The number of companies implementing new meeting policies or revising and strengthening bare-bones language appears to be on the upswing as corporate meeting and travel managers buttress verbiage to corral contract-signing authority and establish a central point for meetings management.
The scope and strength of such policies vary, ranging from simply defining a meeting and recommending actions to mandating specific processes and directing all related behavior. Yet, there is increasing evidence that such polices, historically neglected when compared with the traditional detail and emphasis on transient travel policies, have the attention of corporate executives.
"We are absolutely seeing that," said Jay Roseman, vice president of American Express Meetings & Incentives. "There's a focus on procurement, on tracking the meeting and on tracking cost savings, which is a good thing."
According to a recent Meetings Monitor survey of 101 corporate travel buyers, half indicated that their companies have established formal policies that cover meeting operations. Those polices have not remained static either, as 34 percent of respondents said their companies within the past 12 months either have created new or revised existing travel policies.
There are some common features to the policies themselves. Most—69 percent, according to the survey—remove contract-signing authority from an internal meeting sponsor and give it to senior management, procurement or the travel or meetings department. Almost 60 percent of respondents said their corporate policies require the approval of an executive for a meeting to be held.
Other policy aspects were noted by less than half of Monitor respondents. About 35 percent of them said their policies establish a central point, be it the travel department, meeting department or somewhere else, for all meetings management operations. One-third indicated that their policies place restrictions on the destinations or properties that may be used for meeting sites, and about 29 percent restrict the types and methods of travel that can be used for meeting attendance.

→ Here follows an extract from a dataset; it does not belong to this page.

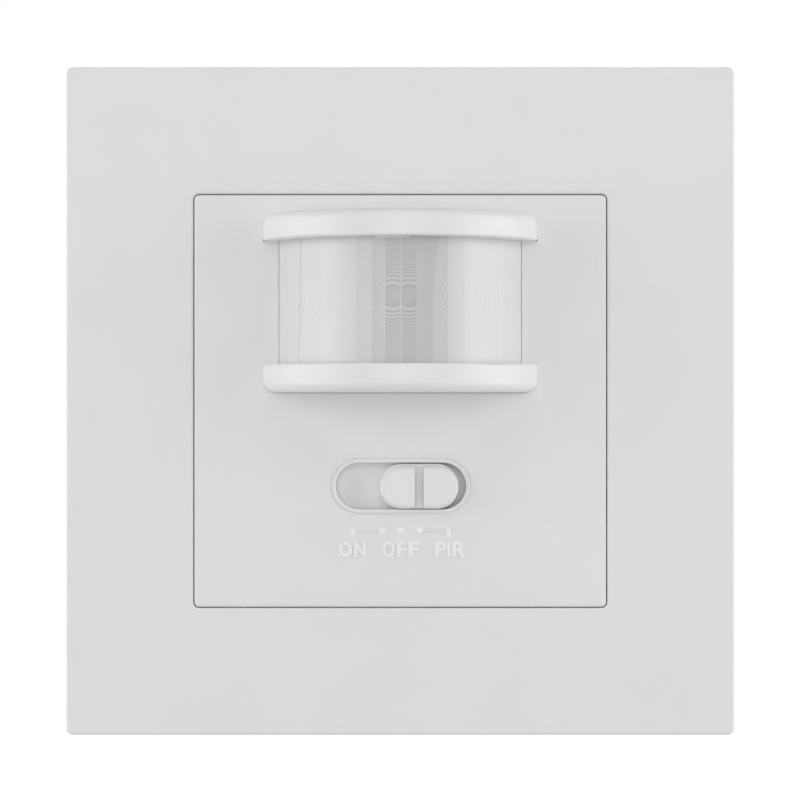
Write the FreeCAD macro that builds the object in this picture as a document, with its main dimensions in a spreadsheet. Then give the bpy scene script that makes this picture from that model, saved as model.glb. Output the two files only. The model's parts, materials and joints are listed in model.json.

"We are revising our policy to have all agreements come through my department or the conference planning department," said Ralph Davis, manager of travel for North America at Pittsburgh-based H.J. Heinz Co. "Before that, they were scattered throughout the company."
Davis said the impetus for the corporate decision to alter the travel policy to better specify the handling of meetings and their contracts was the specific consequences of meetings negotiated outside of the travel department, "two in particular," Davis said. The policy revision should be complete by August, he added.

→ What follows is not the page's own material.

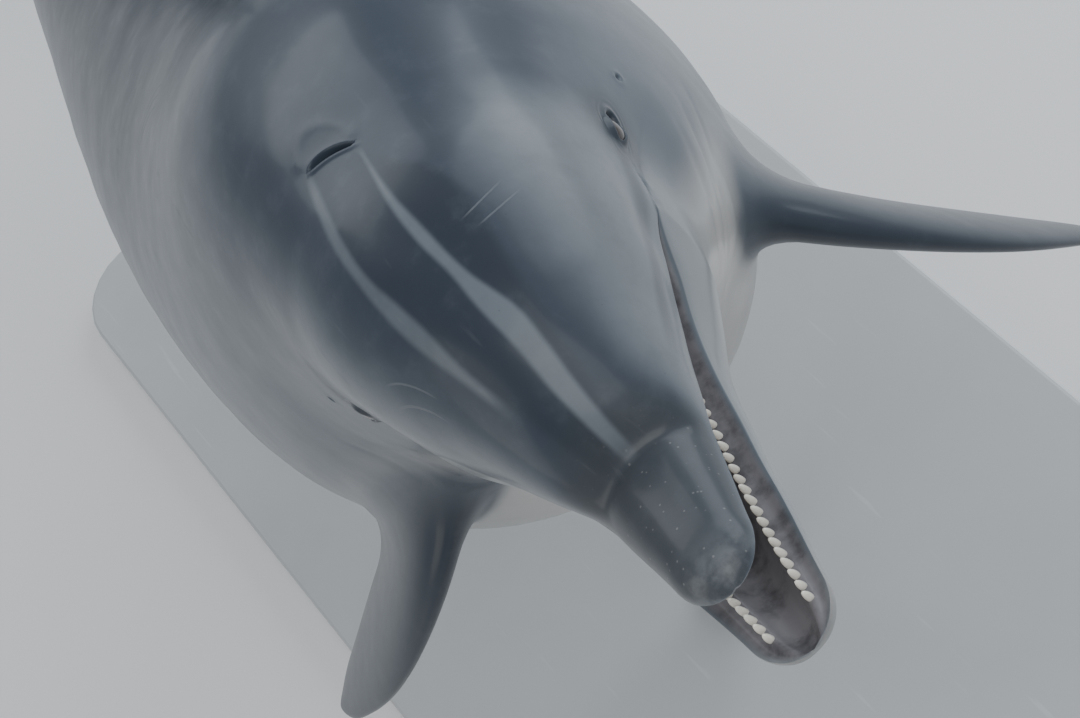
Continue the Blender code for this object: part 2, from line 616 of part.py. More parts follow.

Davis does not anticipate any resistance from meeting planning employees, noting that it is difficult to argue when the consequences are documented. The Heinz policy also will specify the definition of a meeting, in this case, 10 or more people.
Davis' experience illustrates the policy-making process at many companies. Particularly in a weaker economic climate that has spurred more attention to all travel expenditures, including those on meetings, many senior managers and travel buyers have realized that the benefit of extensive meeting contract review outweighs the occasional turf-related difficulties inherent in shifting responsibility from one employee to another or one department to another. Often, this can be a result of paying cancellation or attrition damages.
"We are in the process of making sure that any meeting of 10 or more has to contact the travel department to ensure we'll get the best airfares and negotiate the hotels contract," said Susan Dupart, director of corporate services for San Jose, Calif.-based Aspect Communications Corp. "We will not use the word 'mandate,' but there tends to be high policy compliance anyway, so that won't be a problem."
Another important factor often cited in discussions of meeting policy is the role of procurement and purchasing departments. In some corporations, these departments are playing larger roles in sourcing and purchasing meeting and transient travel
(BTN, May 12), and the tenets of procurement-based meeting sourcing often stress the importance of a central point of purchase.
Some rationales are far less complex. Many companies simply have chosen to exercise more executive review over a process that often is more costly than they realize.
"We mention meetings in our travel policy, but we need something with a little more meat," said one corporate buyer who requested anonymity. "We touch on it now—that all meetings should go through a central point and should use preferred transient suppliers—but we need to make a more concerted effort. We're doing some benchmarking to find out what the policy should include. People need to know what they have to do, when they have to do it and whether there are any exceptions to that."
In other cases, the meeting policy actually understates the corporations' meeting operations. Several companies have established a central point of meeting contact, which is respected without the imprimatur of policy language requiring it.
"There is a meeting section in our policy, but it's nothing long," said Rick Wakida, global travel manager at Redwood City, Calif.-based Openwave Systems Inc. "We talk about what constitutes a group, and we encourage the use of the travel office, but we're trying to get more involved as a resource."
That desire, Wakida said, soon will be reflected in policy revisions. "Our intent is to expand it," he said. "I want it to say that sponsors should contact my department, and we will coordinate with suppliers and provide the resources for site selection and contract review."
Actually, Wakida said, that statement better represents Openwave's current structure than the policy statements. "We're doing that now, but our policy has not caught up to that," he said. "Soon we will coordinate that effort."